Le premier obstacle à la transition concerne la disponibilité des ressources minérales, un sujet qui n’a cessé de monter en puissance dans la décennie 2010 et dont les acteurs institutionnels internationaux se sont emparés. Les études qui en résultent pointent l’impressionnante accélération de l’extraction qui sera nécessaire, dans les décennies qui viennent, pour “nourrir” la transition énergétique à base d’énergies renouvelables et de mobilité électrique. Elle concerne des métaux “de spécialité”, comme le lithium, le cobalt ou les terres rares, mais aussi des métaux industriels comme le cuivre, le zinc ou le nickel.
Si les besoins varient – fortement – en fonction des scénarios de déploiement et des technologies qui seront effectivement utilisées, le résultat est sans appel. Le recyclage sera d’une aide limitée, vu les taux de croissance attendus et la durée de vie des objets et des infrastructures. Non seulement notre économie ne se “dématérialise” pas, ne se “découple” pas de la consommation de matières premières, mais elle entre même en période de “surcouplage”. À ce challenge “extractiviste”, qui pose évidemment des questions a minima géopolitiques en ce qui “siècle des menaces”, s’ajoute le défi industriel : remplacer le “macrosystème technique” fondé à 82 % sur les énergies fossiles représente une mobilisation de moyens techniques, humains et organisationnels importante, pour ne rien dire du financement.
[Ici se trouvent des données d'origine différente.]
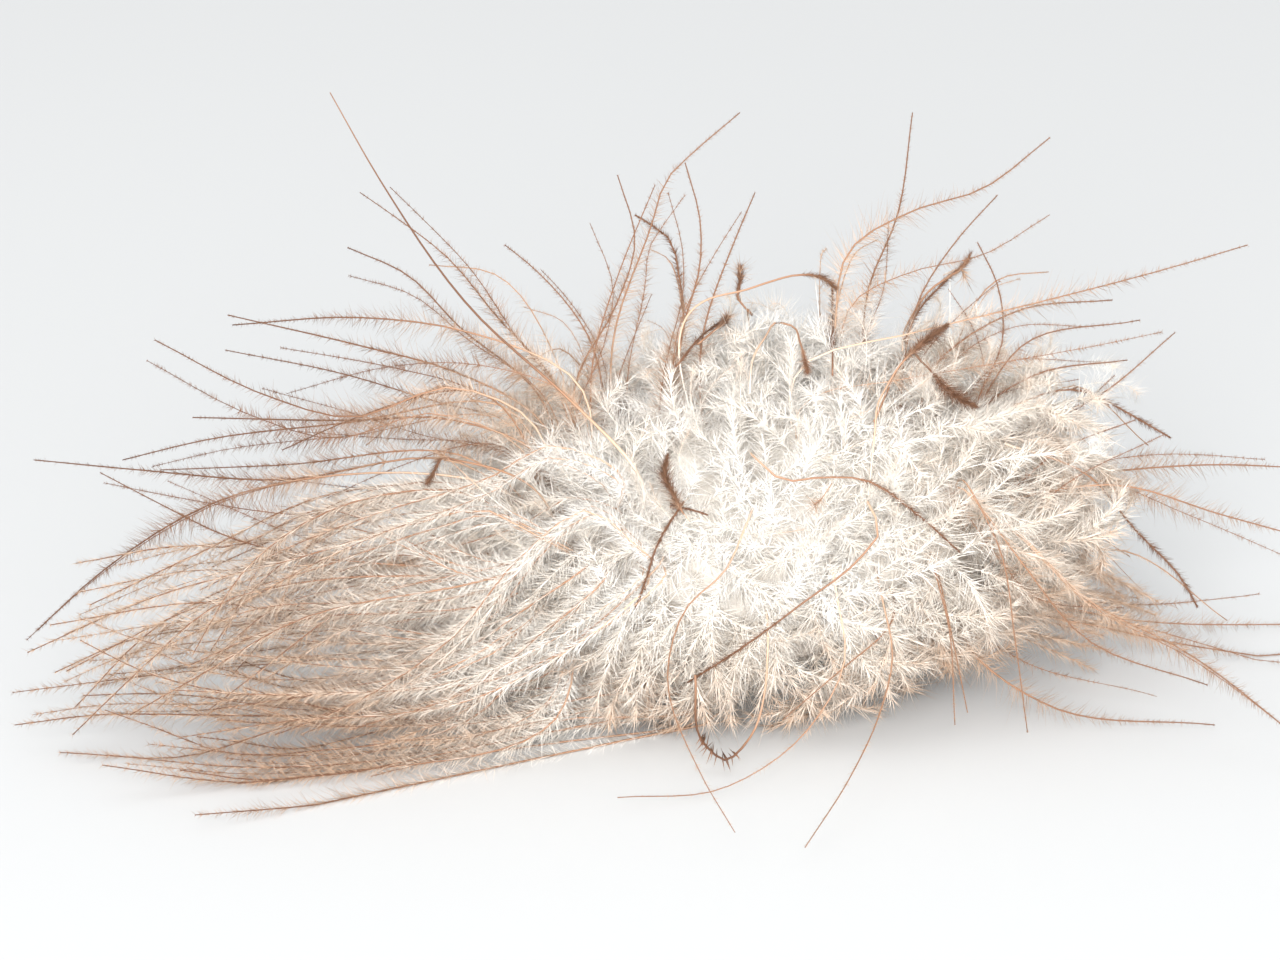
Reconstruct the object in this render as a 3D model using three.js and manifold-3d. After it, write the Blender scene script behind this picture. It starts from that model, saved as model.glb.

À cet égard, le rapport présenté par le gestionnaire du réseau électrique national RTE à l’automne 2021 a renvoyé dos à dos partisans de la relance du nucléaire et du “tout-renouvelable” : du côté production, selon les scénarios, une multiplication par 10 ou 20 des capacités solaires, par 6 ou 8 de l’éolien (terrestre et offshore), une paire de nouveaux réacteurs tous les trois ou cinq ans; du côté stockage, des gigawatts de batteries, des électrolyseurs, des stations de pompage-turbinage ; tandis qu’il faudra aussi rénover thermiquement les bâtiments existants, à un rythme 20 à 25 fois plus rapide qu’aujourd’hui… il va falloir se retrousser les manches pour tenir le planning !
Technologisation accrue et efficacité
Dans la transition telle que nous l’envisageons aujourd’hui, les innovations technologiques tiennent une place de choix : soit parce qu’elles devraient permettre de décarboner certains processus industriels – on peut penser à la réduction directe par l’hydrogène du minerai de fer ou, perspective plus éloignée, à la capture à la source du CO2 pour la cuisson du clinker – et les carburants (hydrogène « vert », pour les transports aériens ou terrestres lourds ; ammoniac, pour le maritime…) ; soit parce que la numérisation accrue permettrait de réaliser des gains d’efficacité à l’usage : smart buildings mieux pilotés et plus sobres en énergie, véhicules autonomes généralisant le covoiturage ou l’autopartage, applications faisant émerger les modèles d’économie de la fonctionnalité et de la réutilisation, ou facilitant la multimodalité dans les transports…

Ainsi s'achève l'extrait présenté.